I'm happy to say I was Lasiked a few years ago after two decades of glasses, so I'm afraid I know not a thing about where to find eyewear anymore.
That said, I'd also look for items that are more classic/basic and have a lot of versatility. *Everyone* is going to remember a hot pink dress, but you can make a slinky black sheath look like a totally different dress by adding things like belts, statement jewelry (oversized necklaces; big bangle bracelets), a vintage brooch, etc. etc. Depending on my mood, I'll throw on a sparkly skinny belt or a wide hot pink sash with a basic LBD and it can look like a totally new dress. Or, I'd skip the belt and add a jeweled headband to focus the attention somewhere else.
Rachel: Are you a boy or a girl?
A leather jacket is actually on the top of my Dying-to-Buy list at the moment, though I'm looking for a perfectly beat-up, snug black one with a little biker flair. For women, leather jackets look great paired with something that's a bit softer and more feminine. And think of colors that look best with brown. I'd stay away from red, especially if it's solid. Look for a dress with some sweet details like ruffles or something in a small floral print.
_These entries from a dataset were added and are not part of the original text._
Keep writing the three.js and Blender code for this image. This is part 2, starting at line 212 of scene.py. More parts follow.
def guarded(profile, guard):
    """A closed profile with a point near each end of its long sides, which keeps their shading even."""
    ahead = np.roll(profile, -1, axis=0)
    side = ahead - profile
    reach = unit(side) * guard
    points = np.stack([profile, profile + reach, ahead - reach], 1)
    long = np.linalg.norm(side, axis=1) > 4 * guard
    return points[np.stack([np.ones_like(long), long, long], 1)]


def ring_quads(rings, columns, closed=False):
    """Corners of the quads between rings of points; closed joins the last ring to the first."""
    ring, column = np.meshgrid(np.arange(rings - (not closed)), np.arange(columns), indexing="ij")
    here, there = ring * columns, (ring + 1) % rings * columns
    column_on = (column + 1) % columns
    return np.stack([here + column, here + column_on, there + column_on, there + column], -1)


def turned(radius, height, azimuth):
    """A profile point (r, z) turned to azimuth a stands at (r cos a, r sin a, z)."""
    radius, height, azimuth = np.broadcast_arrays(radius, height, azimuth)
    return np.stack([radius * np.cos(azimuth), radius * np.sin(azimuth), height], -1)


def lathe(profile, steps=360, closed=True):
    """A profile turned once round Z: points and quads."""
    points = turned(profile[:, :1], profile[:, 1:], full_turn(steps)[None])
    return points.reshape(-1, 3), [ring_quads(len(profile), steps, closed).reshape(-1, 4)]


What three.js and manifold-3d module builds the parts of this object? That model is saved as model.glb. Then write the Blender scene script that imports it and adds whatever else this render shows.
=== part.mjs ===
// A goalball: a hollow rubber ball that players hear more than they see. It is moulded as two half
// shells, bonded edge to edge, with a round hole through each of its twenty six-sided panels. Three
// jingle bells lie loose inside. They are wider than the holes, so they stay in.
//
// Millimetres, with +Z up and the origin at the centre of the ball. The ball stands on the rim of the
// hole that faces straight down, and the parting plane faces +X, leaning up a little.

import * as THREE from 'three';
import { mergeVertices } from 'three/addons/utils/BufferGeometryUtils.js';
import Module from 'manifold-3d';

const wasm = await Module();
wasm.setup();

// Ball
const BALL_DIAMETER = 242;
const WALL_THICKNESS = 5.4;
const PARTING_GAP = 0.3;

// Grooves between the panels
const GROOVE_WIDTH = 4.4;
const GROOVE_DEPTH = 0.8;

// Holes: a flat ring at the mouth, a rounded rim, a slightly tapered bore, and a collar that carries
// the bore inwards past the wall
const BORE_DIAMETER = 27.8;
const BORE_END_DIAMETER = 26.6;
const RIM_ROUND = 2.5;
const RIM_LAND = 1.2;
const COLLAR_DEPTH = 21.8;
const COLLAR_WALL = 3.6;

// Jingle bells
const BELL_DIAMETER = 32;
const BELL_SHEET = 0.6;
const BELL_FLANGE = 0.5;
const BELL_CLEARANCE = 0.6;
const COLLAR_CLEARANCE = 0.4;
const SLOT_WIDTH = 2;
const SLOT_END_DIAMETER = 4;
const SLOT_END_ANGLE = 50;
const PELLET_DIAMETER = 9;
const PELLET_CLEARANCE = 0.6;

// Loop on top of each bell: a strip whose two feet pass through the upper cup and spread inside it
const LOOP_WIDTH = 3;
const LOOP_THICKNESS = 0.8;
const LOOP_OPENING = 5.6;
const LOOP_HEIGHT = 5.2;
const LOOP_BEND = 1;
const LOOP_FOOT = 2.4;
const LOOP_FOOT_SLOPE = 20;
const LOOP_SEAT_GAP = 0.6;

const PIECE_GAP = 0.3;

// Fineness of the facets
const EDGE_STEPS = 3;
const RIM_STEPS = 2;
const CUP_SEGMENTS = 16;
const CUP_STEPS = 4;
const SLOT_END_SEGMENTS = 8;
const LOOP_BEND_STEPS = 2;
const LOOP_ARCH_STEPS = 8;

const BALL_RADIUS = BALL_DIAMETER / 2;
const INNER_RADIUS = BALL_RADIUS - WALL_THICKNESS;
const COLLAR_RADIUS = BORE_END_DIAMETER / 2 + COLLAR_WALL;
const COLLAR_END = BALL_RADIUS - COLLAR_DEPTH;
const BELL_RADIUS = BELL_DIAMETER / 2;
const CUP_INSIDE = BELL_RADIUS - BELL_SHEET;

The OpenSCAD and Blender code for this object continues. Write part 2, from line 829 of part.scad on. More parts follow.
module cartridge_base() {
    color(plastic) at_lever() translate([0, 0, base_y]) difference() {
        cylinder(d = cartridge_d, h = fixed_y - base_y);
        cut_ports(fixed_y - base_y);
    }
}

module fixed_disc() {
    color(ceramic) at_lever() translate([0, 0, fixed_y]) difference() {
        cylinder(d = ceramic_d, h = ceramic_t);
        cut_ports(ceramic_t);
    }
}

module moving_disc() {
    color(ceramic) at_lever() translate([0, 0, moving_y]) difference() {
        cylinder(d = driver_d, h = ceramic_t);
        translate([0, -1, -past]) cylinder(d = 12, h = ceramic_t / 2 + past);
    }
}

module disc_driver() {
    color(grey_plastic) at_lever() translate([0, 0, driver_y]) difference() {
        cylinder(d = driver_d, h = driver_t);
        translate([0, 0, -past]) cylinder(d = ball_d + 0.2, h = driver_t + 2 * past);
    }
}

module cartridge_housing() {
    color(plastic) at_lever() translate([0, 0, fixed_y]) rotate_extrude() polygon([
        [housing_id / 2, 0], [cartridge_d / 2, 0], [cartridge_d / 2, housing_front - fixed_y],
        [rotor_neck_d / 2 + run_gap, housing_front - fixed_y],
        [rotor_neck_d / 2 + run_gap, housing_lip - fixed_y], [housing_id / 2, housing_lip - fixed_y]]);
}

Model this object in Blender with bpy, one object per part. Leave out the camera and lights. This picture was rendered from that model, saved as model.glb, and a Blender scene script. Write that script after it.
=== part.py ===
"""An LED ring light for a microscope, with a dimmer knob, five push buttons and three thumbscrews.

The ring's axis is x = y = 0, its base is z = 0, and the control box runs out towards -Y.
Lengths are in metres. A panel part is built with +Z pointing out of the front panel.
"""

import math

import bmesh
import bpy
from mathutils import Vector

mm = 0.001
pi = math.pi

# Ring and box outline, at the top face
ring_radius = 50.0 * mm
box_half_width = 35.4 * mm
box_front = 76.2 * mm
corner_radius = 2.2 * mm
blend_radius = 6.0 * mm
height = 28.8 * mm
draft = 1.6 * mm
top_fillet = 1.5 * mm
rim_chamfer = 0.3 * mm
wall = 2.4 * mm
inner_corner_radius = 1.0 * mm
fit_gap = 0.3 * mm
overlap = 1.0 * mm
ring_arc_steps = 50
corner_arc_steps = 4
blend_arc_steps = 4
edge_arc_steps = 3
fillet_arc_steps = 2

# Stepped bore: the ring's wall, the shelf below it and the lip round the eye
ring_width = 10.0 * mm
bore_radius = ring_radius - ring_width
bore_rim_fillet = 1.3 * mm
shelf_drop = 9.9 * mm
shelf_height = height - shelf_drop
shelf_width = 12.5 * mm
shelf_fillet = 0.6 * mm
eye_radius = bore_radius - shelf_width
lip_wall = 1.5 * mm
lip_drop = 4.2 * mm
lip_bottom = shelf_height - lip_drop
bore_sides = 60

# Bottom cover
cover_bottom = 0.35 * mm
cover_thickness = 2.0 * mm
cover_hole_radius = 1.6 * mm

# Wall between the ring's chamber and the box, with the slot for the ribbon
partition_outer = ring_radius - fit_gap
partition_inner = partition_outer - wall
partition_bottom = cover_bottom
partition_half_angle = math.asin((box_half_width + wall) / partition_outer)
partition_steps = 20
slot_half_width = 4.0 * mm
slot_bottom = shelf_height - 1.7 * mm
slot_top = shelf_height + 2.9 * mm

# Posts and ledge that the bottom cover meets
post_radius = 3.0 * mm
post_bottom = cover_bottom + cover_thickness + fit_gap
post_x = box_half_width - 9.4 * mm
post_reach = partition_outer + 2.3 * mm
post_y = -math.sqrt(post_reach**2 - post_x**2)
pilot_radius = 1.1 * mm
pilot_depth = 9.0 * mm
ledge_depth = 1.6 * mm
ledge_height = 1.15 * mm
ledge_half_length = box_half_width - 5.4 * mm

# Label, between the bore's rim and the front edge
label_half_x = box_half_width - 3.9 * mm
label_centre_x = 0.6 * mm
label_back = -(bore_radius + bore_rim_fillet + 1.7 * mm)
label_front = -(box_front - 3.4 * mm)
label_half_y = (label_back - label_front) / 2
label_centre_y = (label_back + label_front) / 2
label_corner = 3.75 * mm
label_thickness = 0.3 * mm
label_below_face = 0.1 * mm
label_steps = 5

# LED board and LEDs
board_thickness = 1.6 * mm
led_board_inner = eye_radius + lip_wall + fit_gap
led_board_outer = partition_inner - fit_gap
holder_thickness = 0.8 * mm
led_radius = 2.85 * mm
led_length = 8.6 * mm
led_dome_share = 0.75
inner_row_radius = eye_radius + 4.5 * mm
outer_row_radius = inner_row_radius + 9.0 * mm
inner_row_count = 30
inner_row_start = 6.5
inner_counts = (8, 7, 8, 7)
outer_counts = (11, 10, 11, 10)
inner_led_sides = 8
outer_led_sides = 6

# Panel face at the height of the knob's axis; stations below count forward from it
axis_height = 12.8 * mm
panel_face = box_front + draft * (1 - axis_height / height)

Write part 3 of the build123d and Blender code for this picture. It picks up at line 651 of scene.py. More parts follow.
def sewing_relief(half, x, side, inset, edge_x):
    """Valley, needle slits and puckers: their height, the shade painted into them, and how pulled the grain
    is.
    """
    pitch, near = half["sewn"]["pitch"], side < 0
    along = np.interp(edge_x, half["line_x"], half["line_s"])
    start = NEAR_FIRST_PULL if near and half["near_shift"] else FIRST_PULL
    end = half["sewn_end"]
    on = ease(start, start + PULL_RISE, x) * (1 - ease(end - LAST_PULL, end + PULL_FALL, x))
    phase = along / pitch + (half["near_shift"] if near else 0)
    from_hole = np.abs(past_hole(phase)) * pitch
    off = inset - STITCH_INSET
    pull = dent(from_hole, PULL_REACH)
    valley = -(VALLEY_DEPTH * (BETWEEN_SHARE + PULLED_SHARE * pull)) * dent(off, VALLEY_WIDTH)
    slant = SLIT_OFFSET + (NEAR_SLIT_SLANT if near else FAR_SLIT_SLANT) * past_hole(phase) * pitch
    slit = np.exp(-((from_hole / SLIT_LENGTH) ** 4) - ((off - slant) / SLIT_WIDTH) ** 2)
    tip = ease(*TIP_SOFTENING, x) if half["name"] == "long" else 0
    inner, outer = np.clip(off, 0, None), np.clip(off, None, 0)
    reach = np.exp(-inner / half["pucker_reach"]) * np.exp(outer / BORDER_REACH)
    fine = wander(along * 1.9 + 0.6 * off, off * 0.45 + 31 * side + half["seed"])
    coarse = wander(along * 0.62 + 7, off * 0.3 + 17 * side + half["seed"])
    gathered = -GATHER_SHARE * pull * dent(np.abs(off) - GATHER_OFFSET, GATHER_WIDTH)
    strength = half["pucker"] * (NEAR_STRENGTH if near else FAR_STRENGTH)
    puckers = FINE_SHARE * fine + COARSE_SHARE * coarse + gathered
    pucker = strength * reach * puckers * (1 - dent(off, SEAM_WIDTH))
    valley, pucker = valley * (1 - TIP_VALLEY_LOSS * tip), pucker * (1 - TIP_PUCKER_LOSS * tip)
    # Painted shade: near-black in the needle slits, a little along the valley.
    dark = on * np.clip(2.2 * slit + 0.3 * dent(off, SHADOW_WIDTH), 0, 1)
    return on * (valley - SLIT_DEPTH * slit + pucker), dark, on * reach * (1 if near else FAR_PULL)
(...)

Guys might try the jacket with a fitted T-shirt, jeans and some cool aviator sunglasses.
Betsy: Ooooh, I just got a camel-colored vintage leather jacket and am experimenting with new ways to wear it too! I like mine best with dark jeans and flats — most leather is just a little rocker/casual to pair with anything too dressy. If it's small and fitted, you can take some cues from this season's big look and throw it over little sundresses. (Mine unfortunately, is more blazer-like, so it's jeans for me.)
Now for vintage coats and sweaters, Dryel is an excellent low-cost option — be careful of course, but a hardy vintage wool can usually take that treatment.
In the summer, I'd invest in a pair of rubber ballet flats. Rainboots are *really* hot (waterproof = not breathable!). I'm not sure who would stock such a thing right now, but Sigerson Morrison started offering great little solid-colored rubber flats a few years ago, which is a really nice option for warm rainy days or when a boot won't do.
Also, everyone is still wearing them all around New York, and I feel like if they're still okay with it, then it's still definitely in.